▶ STORED DATA:
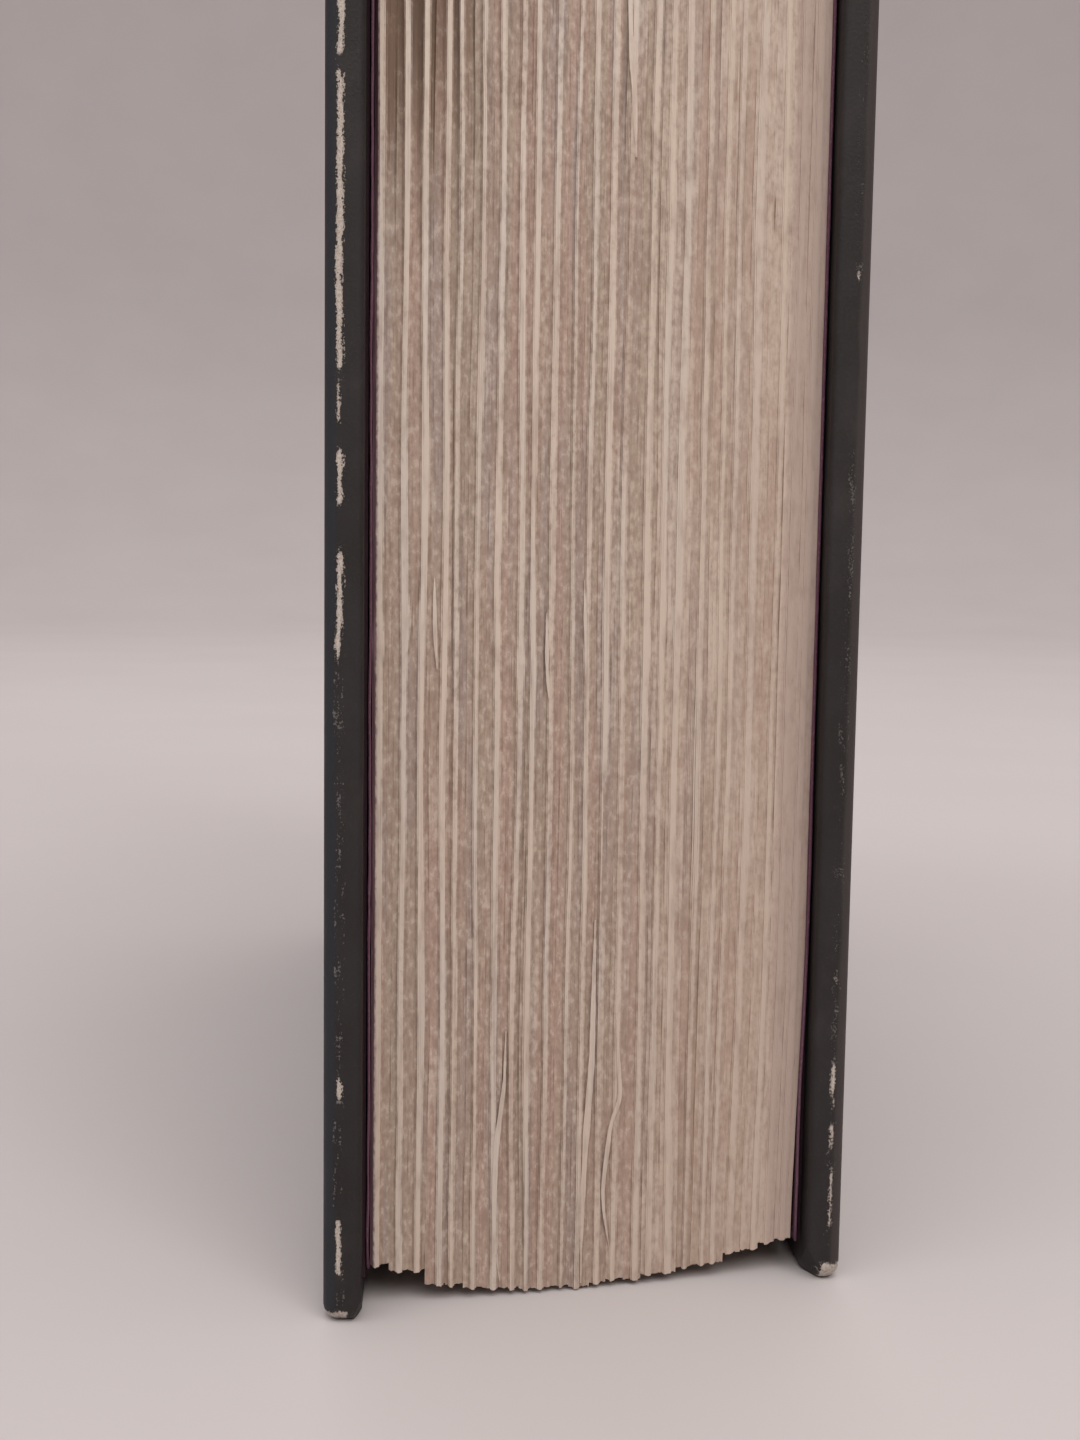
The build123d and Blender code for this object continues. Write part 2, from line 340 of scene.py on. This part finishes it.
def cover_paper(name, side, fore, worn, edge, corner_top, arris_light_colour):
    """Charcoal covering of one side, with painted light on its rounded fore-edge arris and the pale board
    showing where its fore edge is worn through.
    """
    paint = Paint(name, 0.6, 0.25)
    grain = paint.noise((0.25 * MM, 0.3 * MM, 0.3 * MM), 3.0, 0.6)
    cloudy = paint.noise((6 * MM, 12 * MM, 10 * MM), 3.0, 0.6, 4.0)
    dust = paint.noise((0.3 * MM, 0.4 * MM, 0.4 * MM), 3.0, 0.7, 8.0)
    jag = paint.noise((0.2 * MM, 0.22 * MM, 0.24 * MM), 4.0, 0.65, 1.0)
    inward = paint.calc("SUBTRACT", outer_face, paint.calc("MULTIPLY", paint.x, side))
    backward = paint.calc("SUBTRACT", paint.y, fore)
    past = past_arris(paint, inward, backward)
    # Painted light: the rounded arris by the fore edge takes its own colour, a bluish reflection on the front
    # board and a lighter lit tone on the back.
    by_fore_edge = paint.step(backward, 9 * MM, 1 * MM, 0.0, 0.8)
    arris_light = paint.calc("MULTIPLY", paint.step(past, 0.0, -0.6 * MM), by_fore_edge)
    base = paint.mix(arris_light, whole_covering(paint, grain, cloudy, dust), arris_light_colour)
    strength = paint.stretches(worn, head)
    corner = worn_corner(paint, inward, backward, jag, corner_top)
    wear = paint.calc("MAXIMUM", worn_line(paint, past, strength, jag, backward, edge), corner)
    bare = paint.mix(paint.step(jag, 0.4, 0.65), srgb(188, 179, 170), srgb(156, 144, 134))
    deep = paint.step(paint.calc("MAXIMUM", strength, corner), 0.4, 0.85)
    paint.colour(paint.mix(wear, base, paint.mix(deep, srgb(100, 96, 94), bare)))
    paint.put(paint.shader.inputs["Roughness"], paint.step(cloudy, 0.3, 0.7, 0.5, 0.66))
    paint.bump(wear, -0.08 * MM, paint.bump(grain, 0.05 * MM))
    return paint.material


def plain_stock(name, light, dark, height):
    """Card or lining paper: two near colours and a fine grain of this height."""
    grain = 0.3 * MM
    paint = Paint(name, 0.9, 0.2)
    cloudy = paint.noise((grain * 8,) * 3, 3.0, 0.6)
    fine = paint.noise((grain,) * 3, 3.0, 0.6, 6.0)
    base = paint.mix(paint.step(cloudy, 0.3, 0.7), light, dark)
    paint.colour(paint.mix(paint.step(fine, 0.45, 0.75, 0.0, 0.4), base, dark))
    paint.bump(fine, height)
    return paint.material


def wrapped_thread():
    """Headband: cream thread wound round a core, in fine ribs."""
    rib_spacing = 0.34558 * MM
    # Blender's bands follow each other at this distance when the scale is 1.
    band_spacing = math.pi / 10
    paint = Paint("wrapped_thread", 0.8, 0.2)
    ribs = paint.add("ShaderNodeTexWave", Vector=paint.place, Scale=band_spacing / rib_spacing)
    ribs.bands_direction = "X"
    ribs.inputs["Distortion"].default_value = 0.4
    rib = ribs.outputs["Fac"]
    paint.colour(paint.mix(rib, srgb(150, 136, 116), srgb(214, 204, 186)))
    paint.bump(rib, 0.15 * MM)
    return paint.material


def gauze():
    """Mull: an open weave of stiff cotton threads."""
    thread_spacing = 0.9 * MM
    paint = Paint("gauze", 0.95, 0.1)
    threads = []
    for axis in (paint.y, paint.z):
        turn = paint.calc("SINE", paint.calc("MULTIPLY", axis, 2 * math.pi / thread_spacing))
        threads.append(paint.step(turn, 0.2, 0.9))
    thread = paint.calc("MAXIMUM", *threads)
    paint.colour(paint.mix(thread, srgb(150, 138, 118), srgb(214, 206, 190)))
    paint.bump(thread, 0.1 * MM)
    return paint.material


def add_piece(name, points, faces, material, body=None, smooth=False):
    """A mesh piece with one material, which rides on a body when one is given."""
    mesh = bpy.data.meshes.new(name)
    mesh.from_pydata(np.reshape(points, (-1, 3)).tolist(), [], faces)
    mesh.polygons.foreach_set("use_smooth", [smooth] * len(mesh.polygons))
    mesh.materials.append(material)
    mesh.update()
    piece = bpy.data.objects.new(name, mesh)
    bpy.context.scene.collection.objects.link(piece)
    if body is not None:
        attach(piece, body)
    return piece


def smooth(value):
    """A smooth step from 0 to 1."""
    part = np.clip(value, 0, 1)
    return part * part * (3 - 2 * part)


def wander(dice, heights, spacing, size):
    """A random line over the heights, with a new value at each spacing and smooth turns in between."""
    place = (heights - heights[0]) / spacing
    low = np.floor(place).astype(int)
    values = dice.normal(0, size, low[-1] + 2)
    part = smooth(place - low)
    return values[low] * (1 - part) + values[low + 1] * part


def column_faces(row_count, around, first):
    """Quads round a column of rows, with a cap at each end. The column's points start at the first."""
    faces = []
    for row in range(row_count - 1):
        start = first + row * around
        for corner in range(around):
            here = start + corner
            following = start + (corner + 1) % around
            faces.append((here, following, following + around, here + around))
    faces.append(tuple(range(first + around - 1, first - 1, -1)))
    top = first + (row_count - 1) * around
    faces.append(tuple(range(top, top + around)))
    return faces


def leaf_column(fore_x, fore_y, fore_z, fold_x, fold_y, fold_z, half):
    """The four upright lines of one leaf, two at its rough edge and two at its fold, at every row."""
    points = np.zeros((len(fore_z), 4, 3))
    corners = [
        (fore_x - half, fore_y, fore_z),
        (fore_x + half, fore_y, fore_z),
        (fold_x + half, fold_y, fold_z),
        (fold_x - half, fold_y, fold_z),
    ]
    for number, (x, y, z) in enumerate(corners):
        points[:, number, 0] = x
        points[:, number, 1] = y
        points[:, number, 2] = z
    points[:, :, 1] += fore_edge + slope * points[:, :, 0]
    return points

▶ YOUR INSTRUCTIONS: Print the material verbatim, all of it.

▶ OUTPUT FOR THIS EXERCISE:
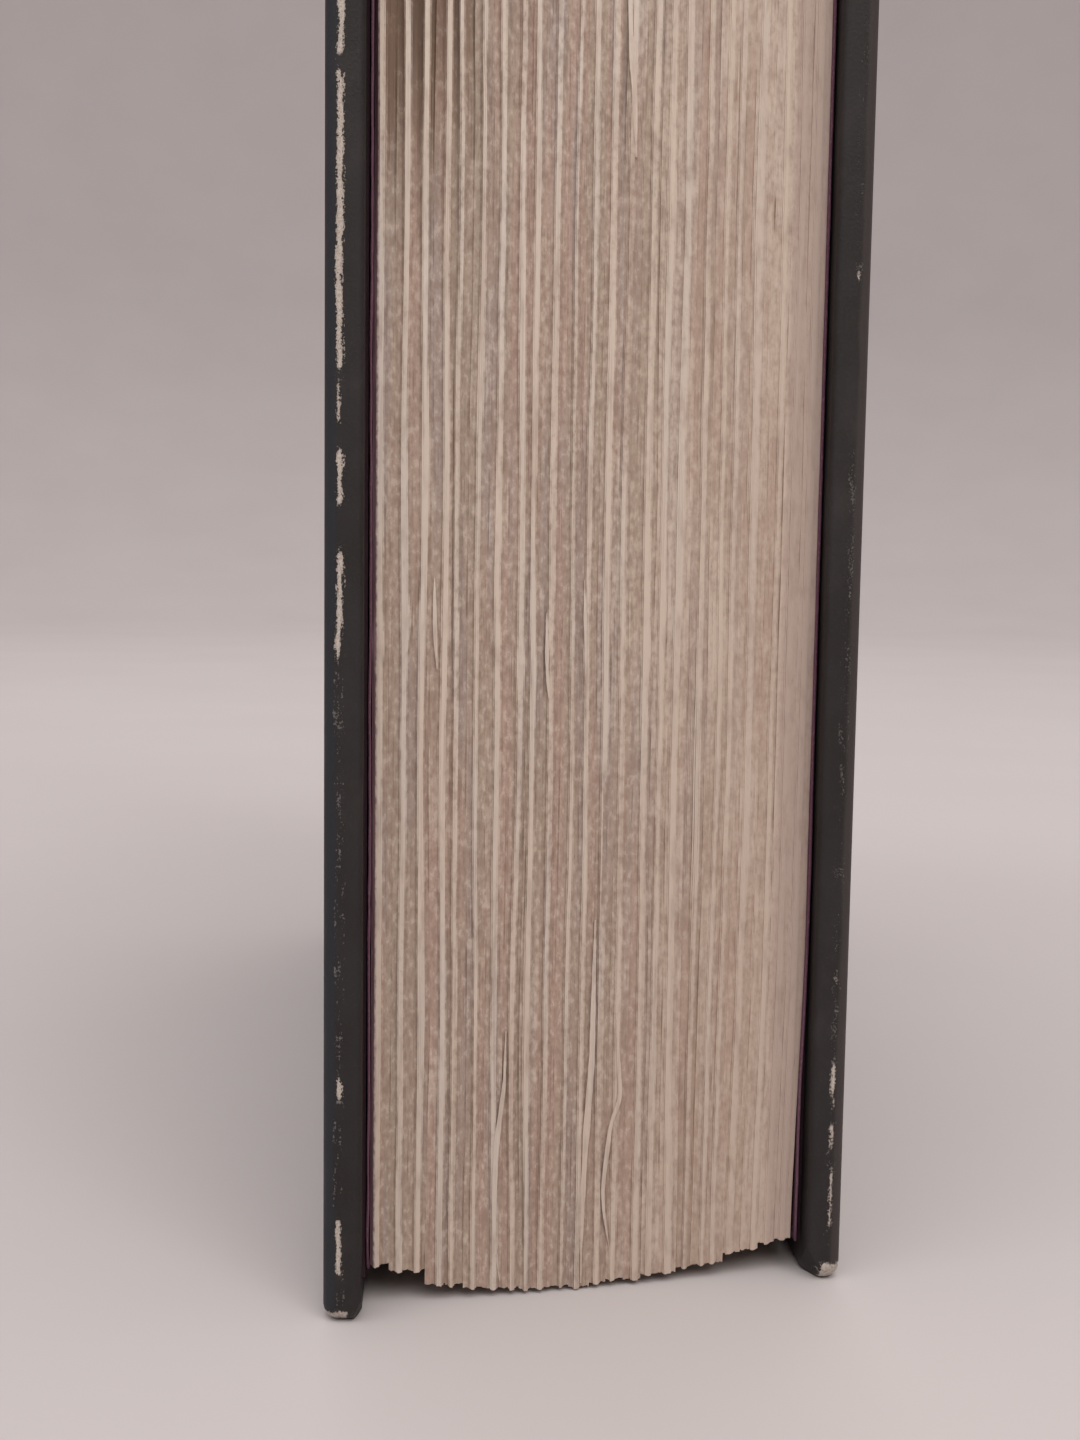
The build123d and Blender code for this object continues. Write part 2, from line 340 of scene.py on. This part finishes it.
def cover_paper(name, side, fore, worn, edge, corner_top, arris_light_colour):
    """Charcoal covering of one side, with painted light on its rounded fore-edge arris and the pale board
    showing where its fore edge is worn through.
    """
    paint = Paint(name, 0.6, 0.25)
    grain = paint.noise((0.25 * MM, 0.3 * MM, 0.3 * MM), 3.0, 0.6)
    cloudy = paint.noise((6 * MM, 12 * MM, 10 * MM), 3.0, 0.6, 4.0)
    dust = paint.noise((0.3 * MM, 0.4 * MM, 0.4 * MM), 3.0, 0.7, 8.0)
    jag = paint.noise((0.2 * MM, 0.22 * MM, 0.24 * MM), 4.0, 0.65, 1.0)
    inward = paint.calc("SUBTRACT", outer_face, paint.calc("MULTIPLY", paint.x, side))
    backward = paint.calc("SUBTRACT", paint.y, fore)
    past = past_arris(paint, inward, backward)
    # Painted light: the rounded arris by the fore edge takes its own colour, a bluish reflection on the front
    # board and a lighter lit tone on the back.
    by_fore_edge = paint.step(backward, 9 * MM, 1 * MM, 0.0, 0.8)
    arris_light = paint.calc("MULTIPLY", paint.step(past, 0.0, -0.6 * MM), by_fore_edge)
    base = paint.mix(arris_light, whole_covering(paint, grain, cloudy, dust), arris_light_colour)
    strength = paint.stretches(worn, head)
    corner = worn_corner(paint, inward, backward, jag, corner_top)
    wear = paint.calc("MAXIMUM", worn_line(paint, past, strength, jag, backward, edge), corner)
    bare = paint.mix(paint.step(jag, 0.4, 0.65), srgb(188, 179, 170), srgb(156, 144, 134))
    deep = paint.step(paint.calc("MAXIMUM", strength, corner), 0.4, 0.85)
    paint.colour(paint.mix(wear, base, paint.mix(deep, srgb(100, 96, 94), bare)))
    paint.put(paint.shader.inputs["Roughness"], paint.step(cloudy, 0.3, 0.7, 0.5, 0.66))
    paint.bump(wear, -0.08 * MM, paint.bump(grain, 0.05 * MM))
    return paint.material


def plain_stock(name, light, dark, height):
    """Card or lining paper: two near colours and a fine grain of this height."""
    grain = 0.3 * MM
    paint = Paint(name, 0.9, 0.2)
    cloudy = paint.noise((grain * 8,) * 3, 3.0, 0.6)
    fine = paint.noise((grain,) * 3, 3.0, 0.6, 6.0)
    base = paint.mix(paint.step(cloudy, 0.3, 0.7), light, dark)
    paint.colour(paint.mix(paint.step(fine, 0.45, 0.75, 0.0, 0.4), base, dark))
    paint.bump(fine, height)
    return paint.material


def wrapped_thread():
    """Headband: cream thread wound round a core, in fine ribs."""
    rib_spacing = 0.34558 * MM
    # Blender's bands follow each other at this distance when the scale is 1.
    band_spacing = math.pi / 10
    paint = Paint("wrapped_thread", 0.8, 0.2)
    ribs = paint.add("ShaderNodeTexWave", Vector=paint.place, Scale=band_spacing / rib_spacing)
    ribs.bands_direction = "X"
    ribs.inputs["Distortion"].default_value = 0.4
    rib = ribs.outputs["Fac"]
    paint.colour(paint.mix(rib, srgb(150, 136, 116), srgb(214, 204, 186)))
    paint.bump(rib, 0.15 * MM)
    return paint.material


def gauze():
    """Mull: an open weave of stiff cotton threads."""
    thread_spacing = 0.9 * MM
    paint = Paint("gauze", 0.95, 0.1)
    threads = []
    for axis in (paint.y, paint.z):
        turn = paint.calc("SINE", paint.calc("MULTIPLY", axis, 2 * math.pi / thread_spacing))
        threads.append(paint.step(turn, 0.2, 0.9))
    thread = paint.calc("MAXIMUM", *threads)
    paint.colour(paint.mix(thread, srgb(150, 138, 118), srgb(214, 206, 190)))
    paint.bump(thread, 0.1 * MM)
    return paint.material


def add_piece(name, points, faces, material, body=None, smooth=False):
    """A mesh piece with one material, which rides on a body when one is given."""
    mesh = bpy.data.meshes.new(name)
    mesh.from_pydata(np.reshape(points, (-1, 3)).tolist(), [], faces)
    mesh.polygons.foreach_set("use_smooth", [smooth] * len(mesh.polygons))
    mesh.materials.append(material)
    mesh.update()
    piece = bpy.data.objects.new(name, mesh)
    bpy.context.scene.collection.objects.link(piece)
    if body is not None:
        attach(piece, body)
    return piece


def smooth(value):
    """A smooth step from 0 to 1."""
    part = np.clip(value, 0, 1)
    return part * part * (3 - 2 * part)


def wander(dice, heights, spacing, size):
    """A random line over the heights, with a new value at each spacing and smooth turns in between."""
    place = (heights - heights[0]) / spacing
    low = np.floor(place).astype(int)
    values = dice.normal(0, size, low[-1] + 2)
    part = smooth(place - low)
    return values[low] * (1 - part) + values[low + 1] * part


def column_faces(row_count, around, first):
    """Quads round a column of rows, with a cap at each end. The column's points start at the first."""
    faces = []
    for row in range(row_count - 1):
        start = first + row * around
        for corner in range(around):
            here = start + corner
            following = start + (corner + 1) % around
            faces.append((here, following, following + around, here + around))
    faces.append(tuple(range(first + around - 1, first - 1, -1)))
    top = first + (row_count - 1) * around
    faces.append(tuple(range(top, top + around)))
    return faces


def leaf_column(fore_x, fore_y, fore_z, fold_x, fold_y, fold_z, half):
    """The four upright lines of one leaf, two at its rough edge and two at its fold, at every row."""
    points = np.zeros((len(fore_z), 4, 3))
    corners = [
        (fore_x - half, fore_y, fore_z),
        (fore_x + half, fore_y, fore_z),
        (fold_x + half, fold_y, fold_z),
        (fold_x - half, fold_y, fold_z),
    ]
    for number, (x, y, z) in enumerate(corners):
        points[:, number, 0] = x
        points[:, number, 1] = y
        points[:, number, 2] = z
    points[:, :, 1] += fore_edge + slope * points[:, :, 0]
    return points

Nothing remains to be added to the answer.